Since we do some stuff in this area with mobile and parsoid/VE these days. I wonder, what if we do this only for H2's, is there any way we can measure how many pages we would break ?

Parsoid has done metrics on similar problems right ? Perhaps trough that route we could explore it ?

I do know that this:
<div class="cited-document">

Section 1

We don't like the British.

Section 2

Therefore we're not going to be your colony anymore.
</div>

is often used on user pages, so those would likely all break..

Have it activate for h1s and h2s unless they're embedded in something (another div that doesn't span the entire page, a table, etc), perhaps?

So each h1 and following content would get its own div, which would include the divs for h2s and their following content.

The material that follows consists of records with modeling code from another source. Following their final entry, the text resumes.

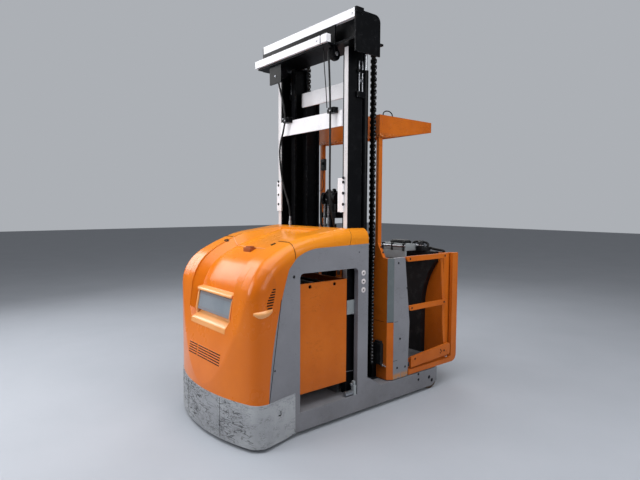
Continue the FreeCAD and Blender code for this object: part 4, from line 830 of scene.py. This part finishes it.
def addSkirtLines():
    lines = Shape()
    for y in skirt["seams"]:
        corners = upright("x", -1.12, y - skirt["gap"] / 2, y + skirt["gap"] / 2, skirt["low"], skirt["high"])
        lines.patch("bumper_skirt", corners, forwards, skirt["grid"], 0.0006, 0.002)
    side = [seenOn(("bumper_skirt", "side_frame_near"), enlarged(*place)) for place in skirt["arc"]]
    arc = [place + normal * 0.0002 for place, normal in side]
    hook = [seen("bumper_skirt", enlarged(*place))[0] for place in skirt["hook"]]
    for path, radius, steps in ((arc, skirt["arcRadius"], 5), (hook, skirt["hookRadius"], 6)):
        lines.sweep(path, radius, 8, steps).sweep(flipped(path), radius, 8, steps)
    lines.finish("skirt_seams", "void")


# Blank round plates on the photo's side, and screws as length, height and radius.
frameMarks = {"x": -0.080, "heights": (1.059, 0.996, 0.933), "radius": 0.0205, "centre": 0.006,
              "screws": ((-0.713, 1.085, 0.010), (-0.885, 0.504, 0.006), (-0.125, 1.215, 0.004))}


def addFrameMarks():
    pale, rings, screws = Shape(), Shape(), Shape()
    radius, centre = frameMarks["radius"], frameMarks["centre"]
    for z in frameMarks["heights"]:
        place, normal = onSide("side_frame_near", frameMarks["x"], z)
        pale.lathe(place, normal, [(-0.001, radius), (0.0012, radius), (0.0016, radius - 0.001)], 40)
        rings.lathe(place, normal, [(0.0012, centre), (0.0024, centre), (0.0028, centre - 0.001)])
    for x, z, radius in frameMarks["screws"]:
        place, normal = onSide("side_frame_near", x, z)
        screws.lathe(place, normal, [(-0.001, radius), (0.0015, radius), (0.003, radius * 0.8),
                                     (0.003, radius * 0.4), (0.001, radius * 0.35)])
    pale.finish("side_plates", "disc")
    rings.mirror().finish("side_plate_centres", "cast_iron")
    screws.mirror().finish("frame_screws", "cast_iron")


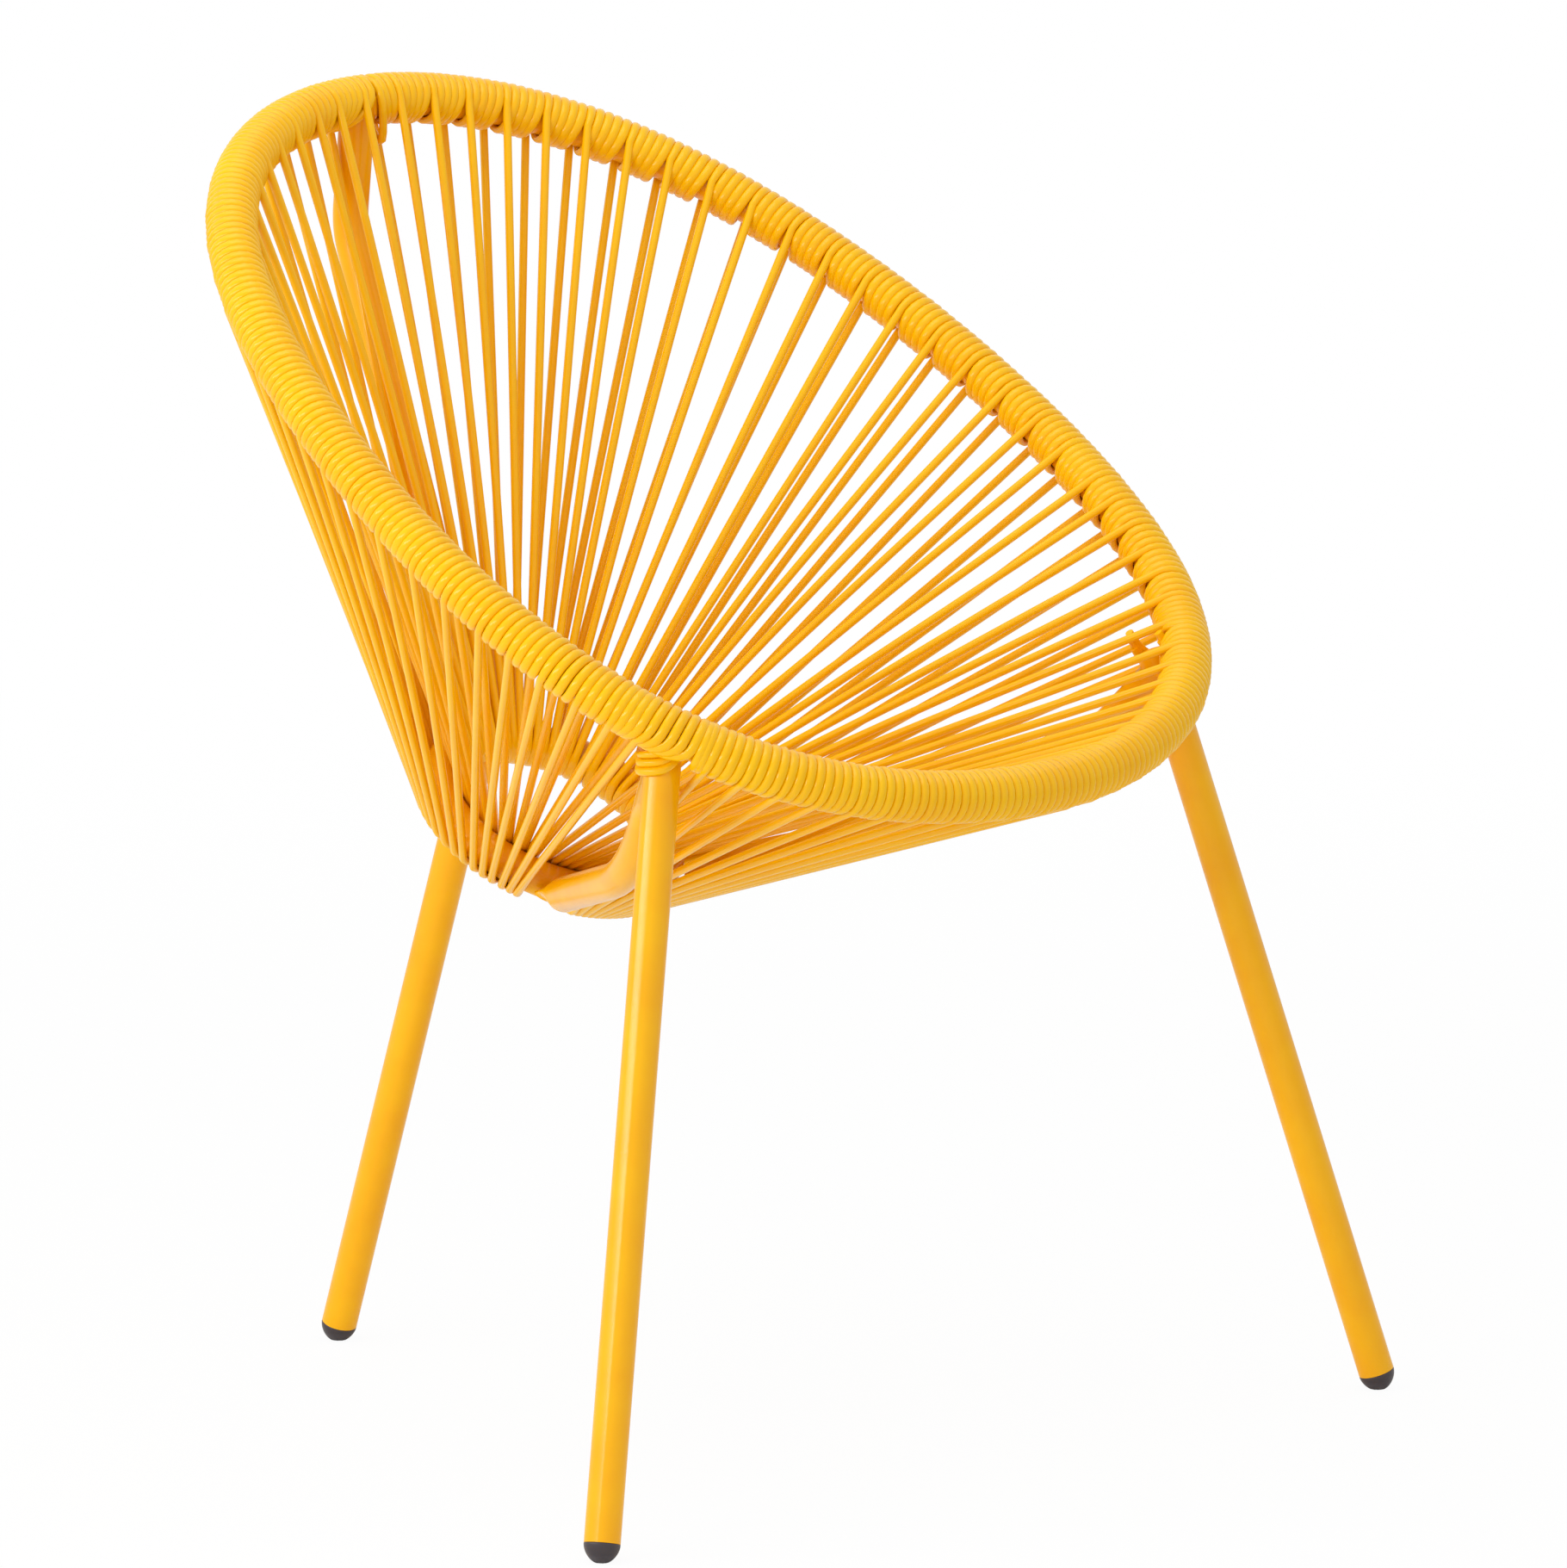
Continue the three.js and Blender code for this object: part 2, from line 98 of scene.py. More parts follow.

If you have a in-wikitext <div> around two h2s and content, this could either just ignore those, or put the first h2 div around both and just ignore the second h2... or perhaps put both h2+content divs inside the parent div.

Whatever the solution, this would be very useful or even needed on several projects. wikiHow comes to mind, considering how all the content on a howto is broken up into sections in just such a way.

Eight years ahead of my time, apparently (-;
Glad to see others finally noticing some need for this!

He7d3r set Security to None.

@ssastry Possibly off topic.. I know doing this in the PHP parser is trickier, but can we imagine allowing skins to opt into this with the PHP parser in the near future? The Minerva desktop skin is suffering from various bugs due to a lack of section wrapping (https://phabricator.wikimedia.org/project/view/2859/) which it loses as soon as it loses the MobileFormatter which only applies in mobile mode.

I think the Parser has a separate cache for skins.. but I may be wrong.

Eight years ahead of my time, apparently (-;
Glad to see others finally noticing some need for this!

Over ten years, now! But we're getting really close to actually deploying this: https://gerrit.wikimedia.org/r/364933

This is implemented in Parsoid, but is waiting for T55784: [EPIC] Use Parsoid HTML for all page views to be widely visible to readers.